Apple / games / WSOP POKER: TEXAS HOLDEM GAME
REVIEW
WSOP Poker leans on its brand and hopes you forget the chip economy.
Playtika's licensed Hold'em sim runs clean tables and frequent tournaments, but the free-chip rhythm is built to push you toward the in-app store.
BY THE APP COMRADE DESK · MAY 11, 2026 · 4 MIN READ
WSOP Poker: Texas Holdem Game
PLAYTIKA LTD
OUR SCORE
6.6
APPLE
★ 4.4
PRICE
Free
The World Series of Poker licence is the most valuable real estate in mobile card games, and Playtika has been farming it since 2013. WSOP Poker is the result — a no-limit Hold’em client wrapped in bracelet artwork and Main Event branding, sitting on top of the same free-to-play chip economy that powers Slotomania and House of Fun. The poker is real. The economy around it is the part that earns Playtika its quarterly revenue line.
What’s interesting is how cleanly the two halves are separated. The table client itself is unfussy and quick — hands play out at a credible pace, the betting controls don’t get in the way, and tournaments fire on schedule. It’s only when you stand up from a table that the social-casino apparatus closes in: free-chip wheels, limited-time offers, bundle prompts, and event passes that all share the same monetisation grammar as the slot apps next door in Playtika’s portfolio.
The poker plays clean; the wallet does the marketing. Whether that trade is worth taking depends entirely on how disciplined you are about the in-app store.
The poker plays clean; the wallet does the marketing.
FEATURES
WSOP Poker is no-limit Texas Hold'em with a World Series of Poker skin and Playtika's social-casino backend underneath. Cash-game tables run at a range of stakes, sit-and-go tournaments fill quickly, and the headline draw is the rolling schedule of branded events — Main Event qualifiers, All-In Shootouts, and bracket tournaments that rotate weekly.
The basics are all here. Hole cards, community board, betting rounds, fold-call-raise gestures, hand histories, side pots, and a clear pot-odds display when you tap the action area. Avatars and emotes sit around the table, friends can be added, and clubs let small groups run their own tables. There's a daily wheel for free chips, hourly time-based drops, and a path of small missions that hand out chips for playing hands.
This is play-money only — chips don't cash out, can't be transferred to a real account on WSOP.com, and have no value outside the app. Playtika holds an eCOGRA fair-play certification, which is reasonable cover for an RNG-driven shuffle but isn't a regulator stamp.
MISSION ACCOMPLISHED
The table client is the strong part. Animations are quick, latency at the felt is low, hand actions register cleanly, and you don't get stranded mid-hand on a flaky connection. For a free poker app on a phone, that's the bar — and WSOP clears it more reliably than most of the brand-licensed competition.

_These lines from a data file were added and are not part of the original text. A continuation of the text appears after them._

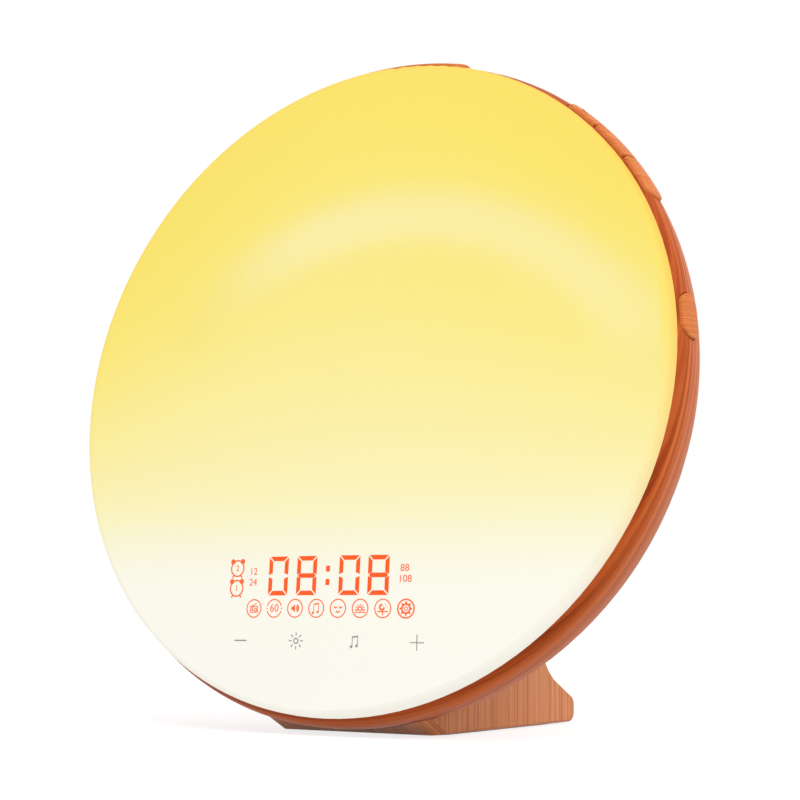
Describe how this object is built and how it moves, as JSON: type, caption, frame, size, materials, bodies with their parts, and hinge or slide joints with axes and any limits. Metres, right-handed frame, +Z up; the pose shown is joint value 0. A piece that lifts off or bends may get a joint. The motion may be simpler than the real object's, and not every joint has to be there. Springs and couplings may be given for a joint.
{
  "type": "sunrise alarm clock",
  "caption": "Round leaning sunrise alarm clock: a milky domed lamp face in a wood-grain bowl housing on a hollow foot, with a lit display and touch marks in the face and keys on the rim.",
  "frame": {"origin": "middle of the underside of the rubber sole, on the table", "axes": "+Z up, +X to the right of a person facing the clock, +Y towards the clock's back; the face looks along -Y and leans back by 8.5 degrees"},
  "size_m": [0.2067, 0.1147, 0.2074],
  "materials": {
    "wood_grain": "satin wood-grain film over moulded plastic, red-brown on the rim, paler on the foot",
    "key_wood": "satin wood-grain film, a little more orange than the rim",
    "base_plastic": "dark brown moulded plastic",
    "diffuser": "milky lamp face, lit: deep yellow at the top, near white at the bottom",
    "white_plastic": "white moulded plastic",
    "black_plastic": "black moulded plastic",
    "lit_orange": "lit orange display windows",
    "lit_yellow": "lit lamps",
    "white_board": "white lacquered circuit board",
    "green_board": "green lacquered circuit board",
    "foam": "dense grey foam",
    "felt": "thin black acoustic felt",
    "paper_cone": "pressed paper, dark grey",
    "copper": "wound copper wire",
    "magnet": "dull ferrite",
    "steel": "plain steel",
    "screw_steel": "zinc-plated screws",
    "rubber": "matt black non-slip sheet",
    "lead_cover": "red insulated wire"
  },
  "bodies": {
    "clock": {"rear_housing": "wood_grain", "foot_shell": "wood_grain", "foot_cover": "base_plastic", "diffuser": "diffuser", "reflector_tray": "white_plastic", "display_frame": "black_plastic", "segment_lenses": "lit_orange", "display_leds": "lit_orange", "light_leds": "lit_yellow", "light_board": "white_board", "display_board": "green_board", "main_board": "green_board", "snooze_key_board": "green_board", "strip_key_board": "green_board", "lamp_key_board": "green_board", "touch_pads": "foam", "board_chips": "black_plastic", "key_switches": "black_plastic", "dc_jack": "black_plastic", "usb_port": "steel", "coin_cell": "steel", "cell_contact": "steel", "speaker_frame": "steel", "speaker_cone": "paper_cone", "speaker_coil": "copper", "speaker_magnet": "magnet", "speaker_gasket": "foam", "speaker_felt": "felt", "foot_weight": "steel", "foot_sole": "rubber", "case_screws": "screw_steel", "foot_screws": "screw_steel", "main_board_screws": "screw_steel", "speaker_screws": "screw_steel", "light_board_screws": "screw_steel", "display_screws": "screw_steel", "foot_cover_screws": "screw_steel", "speaker_lead": "lead_cover", "light_lead": "lead_cover", "display_lead": "lead_cover", "strip_key_lead": "lead_cover", "lamp_key_lead": "lead_cover", "snooze_key_lead": "lead_cover"},
    "snooze_bar": {"snooze_bar": "key_wood", "snooze_plungers": "black_plastic"},
    "radio_key": {"radio_key": "key_wood", "radio_plunger": "black_plastic"},
    "alarm_one_key": {"alarm_one_key": "key_wood", "alarm_one_plunger": "black_plastic"},
    "alarm_two_key": {"alarm_two_key": "key_wood", "alarm_two_plunger": "black_plastic"},
    "lamp_key": {"lamp_key": "key_wood", "lamp_plunger": "black_plastic"},
    "battery_door": {"battery_door": "wood_grain"}
  },
  "joints": [
    {"name": "snooze_press", "type": "slide", "parent": "clock", "child": "snooze_bar", "axis": [0, -0.1478, -0.989], "range_m": [0, 0.0005], "stiffness_N_per_m": 900, "springref_m": -0.0015},
    {"name": "radio_press", "type": "slide", "parent": "clock", "child": "radio_key", "axis": [-0.7738, -0.0936, -0.6264], "range_m": [0, 0.0005], "stiffness_N_per_m": 600, "springref_m": -0.0015},
    {"name": "alarm_one_press", "type": "slide", "parent": "clock", "child": "alarm_one_key", "axis": [-0.7738, -0.0936, -0.6264], "range_m": [0, 0.0005], "stiffness_N_per_m": 600, "springref_m": -0.0015},
    {"name": "alarm_two_press", "type": "slide", "parent": "clock", "child": "alarm_two_key", "axis": [-0.7738, -0.0936, -0.6264], "range_m": [0, 0.0005], "stiffness_N_per_m": 600, "springref_m": -0.0015},
    {"name": "lamp_press", "type": "slide", "parent": "clock", "child": "lamp_key", "axis": [-0.9938, -0.0165, -0.1102], "range_m": [0, 0.0005], "stiffness_N_per_m": 600, "springref_m": -0.0015},
    {"name": "battery_door_turn", "type": "hinge", "parent": "clock", "child": "battery_door", "pos_m": [0.034, -0.00819, 0.09051], "axis": [0, -0.989, 0.1478], "range_deg": [0, 60]}
  ]
}
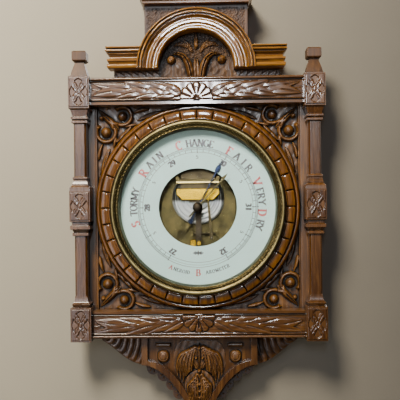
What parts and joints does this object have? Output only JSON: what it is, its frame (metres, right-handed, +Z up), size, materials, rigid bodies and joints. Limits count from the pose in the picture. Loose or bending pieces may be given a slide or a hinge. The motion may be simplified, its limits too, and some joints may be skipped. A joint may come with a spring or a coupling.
{
  "type": "aneroid barometer",
  "caption": "Wall-hung aneroid barometer: round open-centre dial with a working movement, in a carved wooden case with pillars, arched pediment and pendant.",
  "frame": {"origin": "where the dial's axis meets the wall plane, on the back of the case", "axes": "+Z up, +X to the right as seen from the front, +Y into the wall; the dial faces -Y"},
  "size_m": [0.32, 0.0545, 0.547],
  "materials": {
    "oak_case": "polished, worn at the edges",
    "carved_wood": "carved, darkened in the hollows",
    "backboard_wood": "plain, unpolished",
    "lacquered_brass": "lacquered, toned",
    "movement_brass": "bright, brushed",
    "enamel": "porcelain white, printed scale",
    "glass": "clear flat",
    "blued_steel": "blued",
    "bright_steel": "polished",
    "spring_steel": "dark tempered",
    "nickel_silver": "silvered, matt",
    "blackened_iron": "blackened"
  },
  "bodies": {
    "case": {"backboard": "backboard_wood", "carved_panel": "carved_wood", "bezel_surround": "carved_wood", "pillar_left": "oak_case", "pillar_right": "oak_case", "finial_left": "oak_case", "finial_right": "oak_case", "top_rail": "oak_case", "bottom_rail": "oak_case", "pediment_board": "oak_case", "arch_moulding": "oak_case", "shoulder_moulding_left": "oak_case", "shoulder_moulding_right": "oak_case", "frieze_board": "oak_case", "cornice_cap": "oak_case", "tympanum_carving": "carved_wood", "apron_wing_left": "carved_wood", "apron_wing_right": "carved_wood", "pendant_shield": "oak_case", "pendant_moulding": "oak_case", "pendant_palmette": "carved_wood", "pendant_bosses": "carved_wood", "case_wood_screws": "bright_steel", "hanging_plate": "lacquered_brass", "hanging_plate_screws": "lacquered_brass", "case_drum": "lacquered_brass", "drum_screws": "lacquered_brass", "bezel": "lacquered_brass", "sight_ring": "lacquered_brass", "glass": "glass", "glass_bush": "lacquered_brass", "dial": "enamel", "dial_posts": "lacquered_brass", "movement_plate": "movement_brass", "movement_feet": "movement_brass", "movement_screws": "bright_steel", "vacuum_capsule": "nickel_silver", "capsule_nut": "movement_brass", "mainspring": "spring_steel", "spring_bridge": "blackened_iron", "bridge_ears": "movement_brass", "bridge_pivot_screws": "bright_steel", "cross_bar": "movement_brass", "rocking_posts": "movement_brass", "arbor_cock": "blackened_iron", "cock_foot": "movement_brass", "rear_cock": "movement_brass", "hairspring": "spring_steel", "chain": "bright_steel", "crest_board": "backboard_wood"},
    "setting_hand": {"set_knob": "lacquered_brass", "set_hand": "lacquered_brass"},
    "pressure_hand": {"indicating_hand": "blued_steel", "hand_arbor": "bright_steel"},
    "lever": {"main_lever": "movement_brass", "lever_screws": "bright_steel", "knife_edge_pin": "bright_steel"},
    "link": {"link_rod": "bright_steel"},
    "regulator": {"rocking_shaft": "bright_steel"},
    "adjuster": {"adjusting_screw": "bright_steel"}
  },
  "joints": [
    {"name": "hand_turn", "type": "hinge", "parent": "case", "child": "pressure_hand", "pos_m": [0, -0.03, 0], "axis": [0, 1, 0], "range_deg": [-178, 122], "deforming": ["hairspring", "chain"]},
    {"name": "lever_swing", "type": "hinge", "parent": "case", "child": "lever", "pos_m": [0, -0.0206, 0.05], "axis": [1, 0, 0], "range_deg": [-1.19, 0.82], "deforming": ["mainspring", "vacuum_capsule"]},
    {"name": "link_pivot", "type": "hinge", "parent": "lever", "child": "link", "pos_m": [0.017, -0.0246, -0.039], "axis": [1, 0, 0], "range_deg": [-0.82, 1.19]},
    {"name": "regulator_rock", "type": "hinge", "parent": "case", "child": "regulator", "pos_m": [0, -0.014, -0.034], "axis": [1, 0, 0], "range_deg": [-21.36, 14.64]},
    {"name": "set_hand_turn", "type": "hinge", "parent": "case", "child": "setting_hand", "pos_m": [0, -0.044, 0], "axis": [0, 1, 0], "continuous": true},
    {"name": "adjuster_turn", "type": "hinge", "parent": "case", "child": "adjuster", "pos_m": [0, -0.004, 0.061], "axis": [0, 1, 0], "range_deg": [-360, 360]}
  ],
  "couplings": [
    {"joint": "regulator_rock", "follows": "hand_turn", "ratio": 0.12},
    {"joint": "lever_swing", "follows": "hand_turn", "ratio": 0.0067},
    {"joint": "link_pivot", "follows": "hand_turn", "ratio": -0.0067}
  ]
}
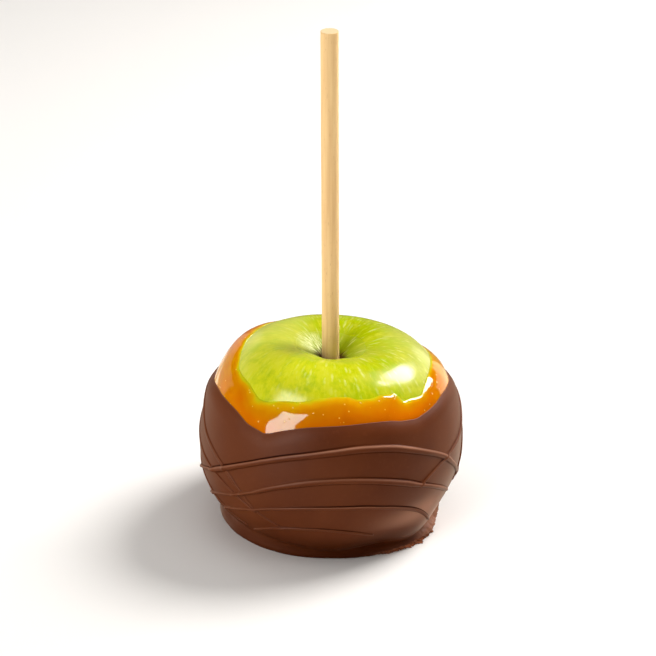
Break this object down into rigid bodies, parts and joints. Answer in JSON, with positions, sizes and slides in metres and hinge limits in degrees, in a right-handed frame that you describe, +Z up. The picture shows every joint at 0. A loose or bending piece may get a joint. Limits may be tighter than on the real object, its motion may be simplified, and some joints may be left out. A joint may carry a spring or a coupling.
{
  "type": "chocolate caramel apple",
  "caption": "Whole green apple on a round wooden stick, dipped in caramel and then in chocolate, with thin chocolate drizzle and a flat foot to stand on.",
  "frame": {"origin": "centre of the flat chocolate foot, on the surface it stands on, below the stick", "axes": "+Z up along the stick, -Y towards the side that shows in front"},
  "size_m": [0.0983, 0.0975, 0.1871],
  "materials": {
    "apple_skin": "waxy green apple skin with pale flecks",
    "stick_wood": "bare birch dowel",
    "caramel": "clear glossy amber caramel",
    "chocolate": "satin milk chocolate"
  },
  "bodies": {
    "root": {"apple": "apple_skin", "stick": "stick_wood", "caramel_coat": "caramel", "chocolate_coat": "chocolate"}
  },
  "joints": []
}
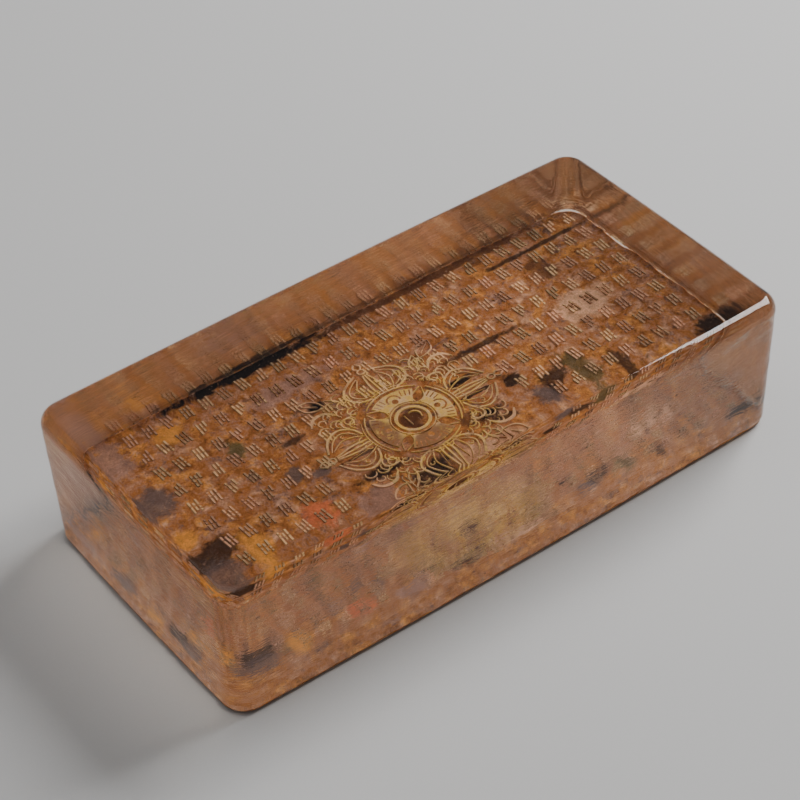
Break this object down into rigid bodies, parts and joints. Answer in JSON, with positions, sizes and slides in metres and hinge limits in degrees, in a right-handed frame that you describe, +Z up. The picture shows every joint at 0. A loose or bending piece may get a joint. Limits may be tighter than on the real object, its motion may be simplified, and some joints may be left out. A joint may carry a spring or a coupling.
{
  "type": "engraved glass relief tile",
  "caption": "Thick clear glass block with rounded edges, its underside engraved and gilt with a crossed-vajra medallion and rows of small stroke marks, stained by burial.",
  "frame": {"origin": "middle of the underside, on the surface that the tile lies on", "axes": "+Z up through the glass, +X along the long side, +Y along the short side"},
  "size_m": [0.1998, 0.1018, 0.048],
  "materials": {
    "glass": "polished, faintly amber, with fine scratches",
    "patina": "dry burial crust in orange-brown, pinkish brown, grey and black",
    "gilding": "worn gold leaf in the engraved lines"
  },
  "bodies": {
    "root": {"glass_tile": "glass"}
  },
  "joints": []
}
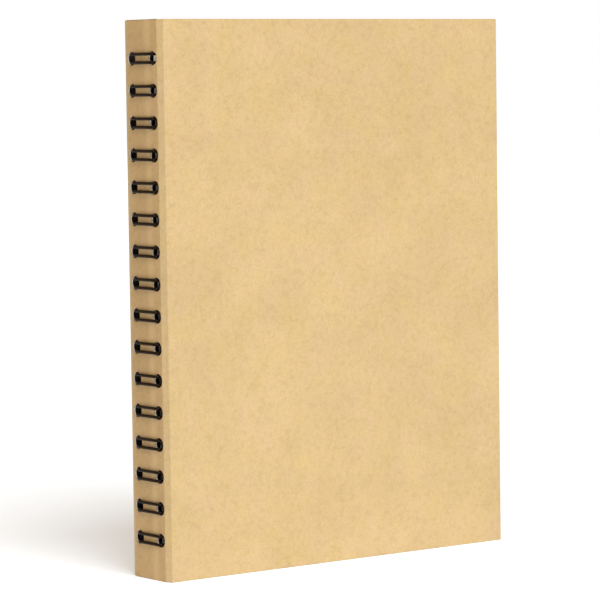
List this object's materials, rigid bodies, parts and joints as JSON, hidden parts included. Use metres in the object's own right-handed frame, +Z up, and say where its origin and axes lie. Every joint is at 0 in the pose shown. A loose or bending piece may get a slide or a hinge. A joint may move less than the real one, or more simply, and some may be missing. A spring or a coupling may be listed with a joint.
{
  "type": "sketchbook",
  "caption": "Hardcover sketchbook in plain kraft wrap, standing upright, with a black twin-loop wire binding through a punched flat spine, hinged covers and turning leaves.",
  "frame": {"origin": "middle of the footprint, on the surface the closed book stands on", "axes": "+Z up along the height of the book, +X from the spine to the fore edge, +Y from the front cover to the back cover"},
  "size_m": [0.1733, 0.027, 0.222],
  "materials": {
    "kraft_wrap": "smooth matt kraft paper, faintly mottled",
    "grey_board": "raw binder's board",
    "lining_paper": "matt charcoal endpaper",
    "drawing_paper": "lightly toothed drawing paper",
    "black_wire": "gloss black coated steel wire"
  },
  "bodies": {
    "spine": {"spine_board": "grey_board", "spine_wrap": "kraft_wrap", "spine_lining": "lining_paper", "twin_loop_wire": "black_wire"},
    "front_cover": {"front_cover_board": "grey_board", "front_cover_wrap": "kraft_wrap", "front_cover_lining": "lining_paper"},
    "back_cover": {"back_cover_board": "grey_board", "back_cover_wrap": "kraft_wrap", "back_cover_lining": "lining_paper"},
    "leaf_01": {"leaf_01": "drawing_paper"},
    "leaf_02": {"leaf_02": "drawing_paper"},
    "leaf_03": {"leaf_03": "drawing_paper"},
    "leaf_04": {"leaf_04": "drawing_paper"},
    "leaf_05": {"leaf_05": "drawing_paper"},
    "leaf_06": {"leaf_06": "drawing_paper"},
    "leaf_07": {"leaf_07": "drawing_paper"},
    "leaf_08": {"leaf_08": "drawing_paper"},
    "leaf_09": {"leaf_09": "drawing_paper"},
    "leaf_10": {"leaf_10": "drawing_paper"},
    "leaf_11": {"leaf_11": "drawing_paper"},
    "leaf_12": {"leaf_12": "drawing_paper"},
    "leaf_13": {"leaf_13": "drawing_paper"},
    "leaf_14": {"leaf_14": "drawing_paper"},
    "leaf_15": {"leaf_15": "drawing_paper"},
    "leaf_16": {"leaf_16": "drawing_paper"},
    "leaf_17": {"leaf_17": "drawing_paper"},
    "leaf_18": {"leaf_18": "drawing_paper"},
    "leaf_19": {"leaf_19": "drawing_paper"},
    "leaf_20": {"leaf_20": "drawing_paper"}
  },
  "joints": [
    {"name": "front_cover_hinge", "type": "hinge", "parent": "spine", "child": "front_cover", "pos_m": [-0.08535, -0.01062, 0], "axis": [0, 0, -1], "range_deg": [0, 180]},
    {"name": "back_cover_hinge", "type": "hinge", "parent": "spine", "child": "back_cover", "pos_m": [-0.08535, 0.01062, 0], "axis": [0, 0, 1], "range_deg": [0, 180]},
    {"name": "leaf_01_turn", "type": "hinge", "parent": "spine", "child": "leaf_01", "pos_m": [-0.0743, 0, 0], "axis": [0, 0, -1], "range_deg": [0, 90]},
    {"name": "leaf_02_turn", "type": "hinge", "parent": "spine", "child": "leaf_02", "pos_m": [-0.0743, 0, 0], "axis": [0, 0, -1], "range_deg": [0, 90]},
    {"name": "leaf_03_turn", "type": "hinge", "parent": "spine", "child": "leaf_03", "pos_m": [-0.0743, 0, 0], "axis": [0, 0, -1], "range_deg": [0, 90]},
    {"name": "leaf_04_turn", "type": "hinge", "parent": "spine", "child": "leaf_04", "pos_m": [-0.0743, 0, 0], "axis": [0, 0, -1], "range_deg": [0, 90]},
    {"name": "leaf_05_turn", "type": "hinge", "parent": "spine", "child": "leaf_05", "pos_m": [-0.0743, 0, 0], "axis": [0, 0, -1], "range_deg": [0, 90]},
    {"name": "leaf_06_turn", "type": "hinge", "parent": "spine", "child": "leaf_06", "pos_m": [-0.0743, 0, 0], "axis": [0, 0, -1], "range_deg": [0, 90]},
    {"name": "leaf_07_turn", "type": "hinge", "parent": "spine", "child": "leaf_07", "pos_m": [-0.0743, 0, 0], "axis": [0, 0, -1], "range_deg": [0, 90]},
    {"name": "leaf_08_turn", "type": "hinge", "parent": "spine", "child": "leaf_08", "pos_m": [-0.0743, 0, 0], "axis": [0, 0, -1], "range_deg": [0, 90]},
    {"name": "leaf_09_turn", "type": "hinge", "parent": "spine", "child": "leaf_09", "pos_m": [-0.0743, 0, 0], "axis": [0, 0, -1], "range_deg": [0, 90]},
    {"name": "leaf_10_turn", "type": "hinge", "parent": "spine", "child": "leaf_10", "pos_m": [-0.0743, 0, 0], "axis": [0, 0, -1], "range_deg": [0, 90]},
    {"name": "leaf_11_turn", "type": "hinge", "parent": "spine", "child": "leaf_11", "pos_m": [-0.0743, 0, 0], "axis": [0, 0, -1], "range_deg": [0, 90]},
    {"name": "leaf_12_turn", "type": "hinge", "parent": "spine", "child": "leaf_12", "pos_m": [-0.0743, 0, 0], "axis": [0, 0, -1], "range_deg": [0, 90]},
    {"name": "leaf_13_turn", "type": "hinge", "parent": "spine", "child": "leaf_13", "pos_m": [-0.0743, 0, 0], "axis": [0, 0, -1], "range_deg": [0, 90]},
    {"name": "leaf_14_turn", "type": "hinge", "parent": "spine", "child": "leaf_14", "pos_m": [-0.0743, 0, 0], "axis": [0, 0, -1], "range_deg": [0, 90]},
    {"name": "leaf_15_turn", "type": "hinge", "parent": "spine", "child": "leaf_15", "pos_m": [-0.0743, 0, 0], "axis": [0, 0, -1], "range_deg": [0, 90]},
    {"name": "leaf_16_turn", "type": "hinge", "parent": "spine", "child": "leaf_16", "pos_m": [-0.0743, 0, 0], "axis": [0, 0, -1], "range_deg": [0, 90]},
    {"name": "leaf_17_turn", "type": "hinge", "parent": "spine", "child": "leaf_17", "pos_m": [-0.0743, 0, 0], "axis": [0, 0, -1], "range_deg": [0, 90]},
    {"name": "leaf_18_turn", "type": "hinge", "parent": "spine", "child": "leaf_18", "pos_m": [-0.0743, 0, 0], "axis": [0, 0, -1], "range_deg": [0, 90]},
    {"name": "leaf_19_turn", "type": "hinge", "parent": "spine", "child": "leaf_19", "pos_m": [-0.0743, 0, 0], "axis": [0, 0, -1], "range_deg": [0, 90]},
    {"name": "leaf_20_turn", "type": "hinge", "parent": "spine", "child": "leaf_20", "pos_m": [-0.0743, 0, 0], "axis": [0, 0, -1], "range_deg": [0, 90]}
  ],
  "couplings": [
    {"joint": "leaf_01_turn", "follows": "front_cover_hinge", "ratio": 0.5},
    {"joint": "leaf_02_turn", "follows": "front_cover_hinge", "ratio": 0.475},
    {"joint": "leaf_03_turn", "follows": "front_cover_hinge", "ratio": 0.45},
    {"joint": "leaf_04_turn", "follows": "front_cover_hinge", "ratio": 0.425},
    {"joint": "leaf_05_turn", "follows": "front_cover_hinge", "ratio": 0.4},
    {"joint": "leaf_06_turn", "follows": "front_cover_hinge", "ratio": 0.375},
    {"joint": "leaf_07_turn", "follows": "front_cover_hinge", "ratio": 0.35},
    {"joint": "leaf_08_turn", "follows": "front_cover_hinge", "ratio": 0.325},
    {"joint": "leaf_09_turn", "follows": "front_cover_hinge", "ratio": 0.3},
    {"joint": "leaf_10_turn", "follows": "front_cover_hinge", "ratio": 0.275},
    {"joint": "leaf_11_turn", "follows": "front_cover_hinge", "ratio": 0.25},
    {"joint": "leaf_12_turn", "follows": "front_cover_hinge", "ratio": 0.225},
    {"joint": "leaf_13_turn", "follows": "front_cover_hinge", "ratio": 0.2},
    {"joint": "leaf_14_turn", "follows": "front_cover_hinge", "ratio": 0.175},
    {"joint": "leaf_15_turn", "follows": "front_cover_hinge", "ratio": 0.15},
    {"joint": "leaf_16_turn", "follows": "front_cover_hinge", "ratio": 0.125},
    {"joint": "leaf_17_turn", "follows": "front_cover_hinge", "ratio": 0.1},
    {"joint": "leaf_18_turn", "follows": "front_cover_hinge", "ratio": 0.075},
    {"joint": "leaf_19_turn", "follows": "front_cover_hinge", "ratio": 0.05},
    {"joint": "leaf_20_turn", "follows": "front_cover_hinge", "ratio": 0.025}
  ]
}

The tournament cadence is the other genuine win. There is almost always a bracket event running, and the schedule keeps the same hand of cards feeling like it's part of something bigger than a single sit-and-go. The WSOP licence isn't decorative — bracelet artwork, Main Event branding, and shootout formats all land for players who actually watch the real thing.
ROOM TO IMPROVE
The chip economy is the entire review. Buy-ins at higher-stakes tables scale faster than the free-chip taps replenish, the in-app store sits one tap from almost every screen, and the "all-in or fold" event format is tuned to spend chips quickly enough that the prompt to top up arrives in minutes, not hours. Playtika has been refining this loop across Slotomania, House of Fun, and Caesars Casino for years; the techniques transfer directly.
The other ceiling is depth. There's no hand-replayer worth using, no HUD, no notes on opponents, no real cash-game tracking. Anyone learning poker seriously will outgrow it inside a month and move to PokerStars Play, Pokerrrr 2, or — where legal — real-money rooms.
CONCLUSION
WSOP Poker is a competent licensed Hold'em sim with a wallet attached. Install it if you want quick mobile tables with WSOP branding and you're comfortable treating chip purchases as entertainment spend. Skip it if you're trying to actually improve at poker — the tools aren't here, and the economics will train the wrong instincts.